Me: Clean up your toys off the floor.
4-year-old: You have to clean, too.
Me: They’re your toys.
4: It’s your floor.
[on the sixth question in two minutes]
4: what does “not” mean
me: I think you’re going to have to ask Alexa these questions.
4: but i’m trying to keep you busy.
The walk from my house to the bar is 5 minutes.. The walk from the bar to my house is 35 minutes…
The difference is Staggering.
Only death will keep me from you. Or cake. Or Netflix. Or kittens….hold on, I have a list.
fireworks, because firehasbillstopay
I’m watching my 4 year old son give my 1 year old a hammer. He is so irresponsible.
Apparently yesterday was World Homeopathy Day. Homeopathy is so useless, even its awareness day doesn’t get noticed. Maybe they should try diluting it across several months?
It takes two months to get fat and two years to get in shape.
Science is a lie.
Morpheus: take the blue pill, the story ends. Take the red pill, I show you how deep the rabbit hole goes
Dog: (staring at gray pills) Crap
Monday is a legitimate excuse for biting someone.
Cannibals don’t drink coffee.
They have a cup of Joe instead.
freezing my eggs so i can chuck em at his house later
friend: don’t worry so much
me: omg why what will happen
Cats are still liquid.
Me, running into a mom friend at Trader Joe’s: oh your hair looks fabulous! Have you done anything different?
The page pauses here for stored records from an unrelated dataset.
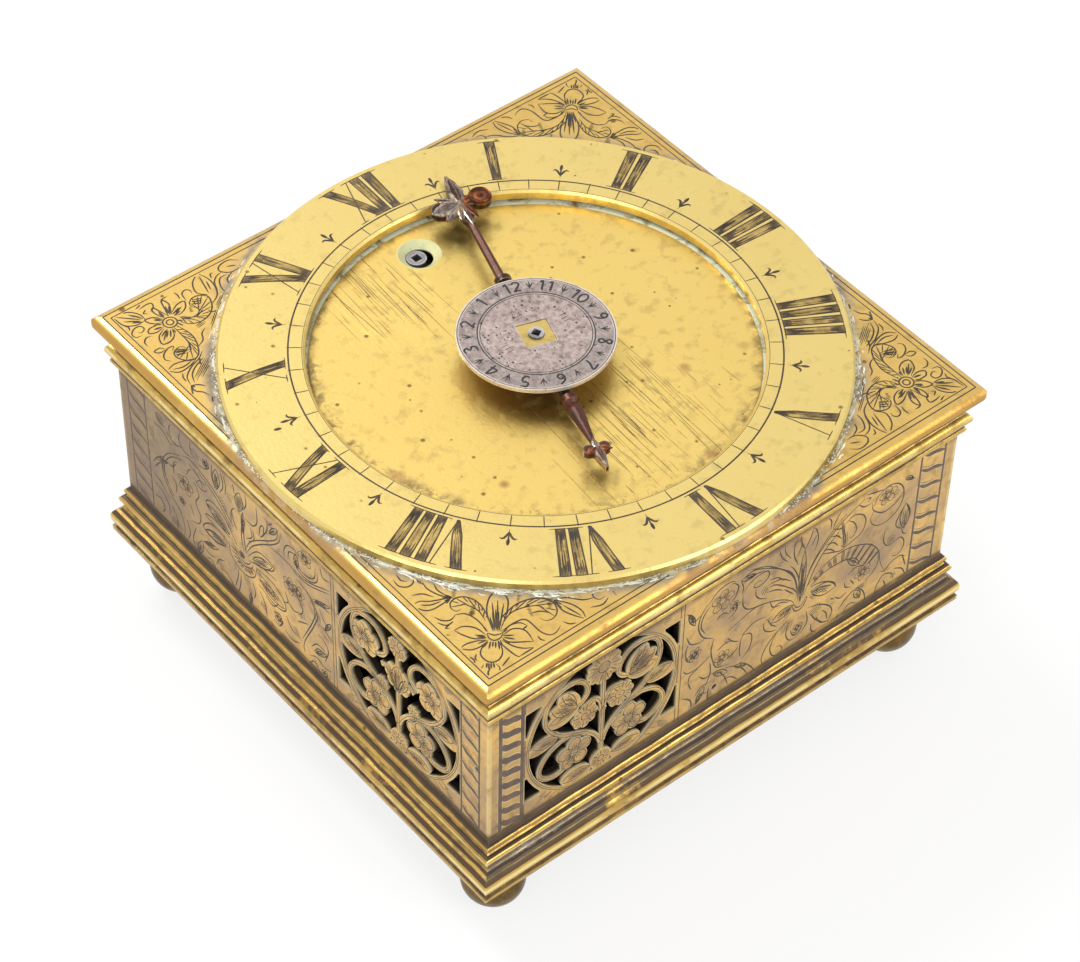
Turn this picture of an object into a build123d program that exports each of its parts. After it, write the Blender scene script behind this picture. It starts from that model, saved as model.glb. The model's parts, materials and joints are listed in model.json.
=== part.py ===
# Square table clock: a moulded brass case that stands on four balls, a dial on top
# with one hand and an alarm disc, and a verge movement with an alarm bell inside.
# +Z is up, +Y points to XII and +X to III. The balls stand on z = 0. Millimetres.
import os
from math import atan2, cos, degrees, hypot, pi, radians, sin

from build123d import *

os.makedirs("parts", exist_ok=True)

# Clearances
running_gap = 0.05          # radius of a bore over the shaft that turns in it
seat_gap = 0.05             # a fixed pin or foot in its hole
free_gap = 0.30             # a moving piece beside one that it never touches

# Heights of the case
foot_height = 14.3
base_height = 12.6
wall_height = 34.0
cornice_height = 8.8
plate_height = 3.2
ring_height = 1.9
base_z = foot_height
wall_z = base_z + base_height
cornice_z = wall_z + wall_height
plate_z = cornice_z + cornice_height
flat_z = plate_z + plate_height
ring_z = flat_z + ring_height

# Half widths of the case, each from the top plate's
edge_half = 60.0
flat_inset = 2.04
wall_inset = 3.47
base_lip_inset = 0.3
wall_thickness = 2.0
corner_round = 1.6
flat_half = edge_half - flat_inset
wall_half = edge_half - wall_inset
base_lip_half = edge_half - base_lip_inset
inner_half = wall_half - wall_thickness

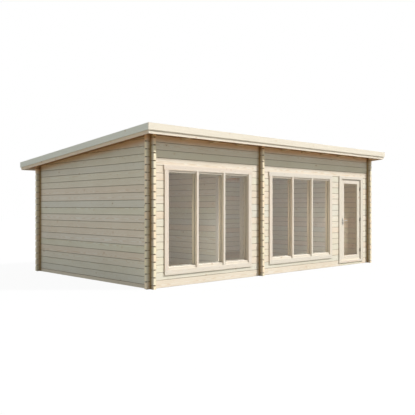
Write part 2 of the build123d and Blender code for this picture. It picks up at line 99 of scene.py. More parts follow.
class NodeSheet:
    """Adds linked nodes to one node tree."""

    def __init__(self, tree: bpy.types.NodeTree) -> None:
        """Keep the tree of a material or of a node group."""
        self.tree = tree

    def own(self, kind: str) -> Node:
        """Find the tree's first node of a type."""
        return next(node for node in self.tree.nodes if kind in node.type)

    def link(self, socket: Socket, value: object) -> None:
        """Link an input to an output, or set its own value.

        Args:
            socket: The input.
            value: An output socket, or a plain value.
        """
        if isinstance(value, Socket):
            self.tree.links.new(value, socket)
        else:
            socket.default_value = value

    def add(self, kind: str, *values: object, **settings: object) -> Node:
        """Add one node.

        Args:
            kind: The node's class name.
            values: What its first inputs take, in order.
            settings: Properties set on the node itself.

        Returns:
            The new node.
        """
        node = self.tree.nodes.new(kind)
        for name, value in settings.items():
            setattr(node, name, value)
        for socket, value in zip(node.inputs, values):
            self.link(socket, value)
        return node

    def feed(self, node: Node, **values: object) -> Node:
        """Feed a node's inputs.

        Args:
            node: The node.
            values: What its inputs take, by name, with _ for a space.

        Returns:
            The same node.
        """
        for name, value in values.items():
            self.link(node.inputs[name.replace("_", " ")], value)
        return node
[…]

Her: Oh thanks! That’s the lice treatment
Cop: Hey U!
U: who, me?
Cop: no the other 1!
1: who, me?
Cop: both of U!
W: who, us?
Cop: Yes you!
U: Who, me?
Cop: No!
No: yes?
Every morning I announce that Im going for a jog, but then I don’t go…
it’s a running joke…
Having a crush on someone sucks. If I wanted to gamble with my emotions, I would simply go to a convenience store, fill a slushie with 5 random flavors & let the lord decide whether it was delicious or not.
Me: *has cold*
Internet remedies:
-feed it
-deep breaths
-stay active
-fast
-don’t breathe
-suspend yourself in mid air
-click like and subscribe
ACCORDING TO ALL KNOWN LAWS
OF AVIATION,THERE IS NO WAY A BEE
SHOULD BE ABLE TO FLY.ITS WINGS ARE TOO SMALL TO GET
ITS FAT LITTLE BODY OFF THE GROUND.THE BEE, OF COURSE, FLIES ANYWAY
BECAUSE BEES DON’T CARE
WHAT HUMANS THINK IS IMPOSSIBLE.
[God wakes up] oh man i am hungover, what’d i do last night?
[sees that goats have the ability to scream now] haha oh yea
Mugger: “Give me your wallet and watch.”
*hand over my wallet*
Me: “Okay, I’m watching.”
Strawberry is a terrible name. “Ooh, a berry with all the flavor of a straw,” you’d think. But you’d be wrong
A 5-year-old just asked me if I’d ever heard of algae. You bet I have you little weirdo!
Me: Is…is this a toenail?
Kid: Yes
Me: Why did you hand me a toenail?
Kid: Because I want to take it home
Me: Is it YOUR toenail?
Kid: Yes
Me: Throw it out, please
Kid: No, it’s a part of me
Me: Do you save all your toenails?
Kid: No…should I?!
Me: DEAR GOD, NO!
[me at 22]
in a hurry, better run up this flight of stairs[me at 32]
i threw out my back because the toaster startled me
The tooth fairy audits you if you have a gap between your teeth.